November 2018 - Meetings: Tips for Making Them More Meaningful
According to a recent survey conducted by Accountemps, office workers spend 21% of their time in meetings, 25% of which they feel are a waste of time. One of the biggest complaints was that meetings are called to share information that could have been communicated through email.
The results of a Harvard Business Study in 2017 showed that managers are also dissatisfied with meetings, finding them unproductive and inefficient, with 65% of managers reporting that meetings keep them from completing their work.
Let’s face it. Most business owners aren’t trained in how to facilitate effective meetings. So how can we make meetings more meaningful?
- Prepare. Know the purpose of the meeting and what you hope to accomplish.
- Limit the number of participants. Did you know that the most productive meetings have fewer than 8 participants?
- Send an agenda and related documents in advance. Letting your team review the information to be covered, the proposal to be discussed, etc. prior to meeting will promote more thoughtful discussion.
- Start (and end!) on time. Those who are punctual to the meeting will appreciate your respect for their time. If you are waiting on stragglers, consider covering a few lighter items to let latecomers gain focus before addressing deeper issues.
- Make sure all attendees can participate. Anticipate which team members will dominate the conversation and plan for drawing out other individuals on specific topics or for different insight.

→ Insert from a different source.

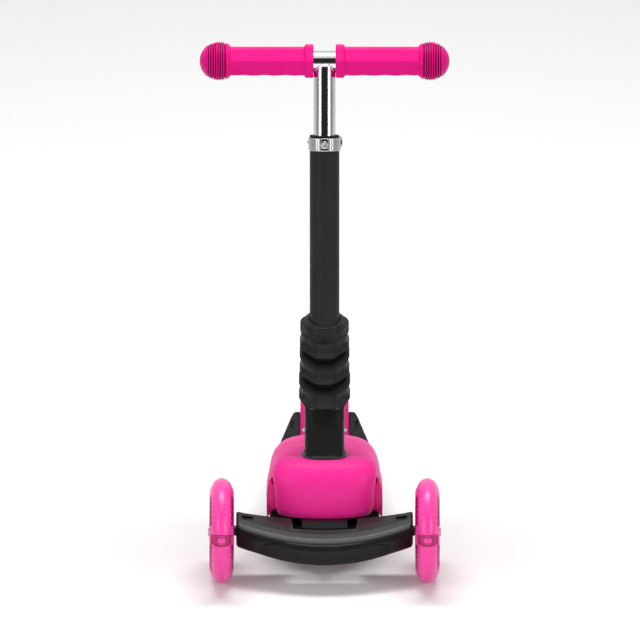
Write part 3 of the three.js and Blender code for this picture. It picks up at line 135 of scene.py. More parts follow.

- Take notes. Making the meeting agenda and associated documents, as well as written notes that everyone can access will help participants stay on track regarding action items.
- Follow up. As with any plan you make or tasks you delegate, follow up is crucial to success.
As you restructure meetings within your own company or organization, consider Bill Gates’ take on meetings: “You have a meeting to make a decision, not to decide on the question.”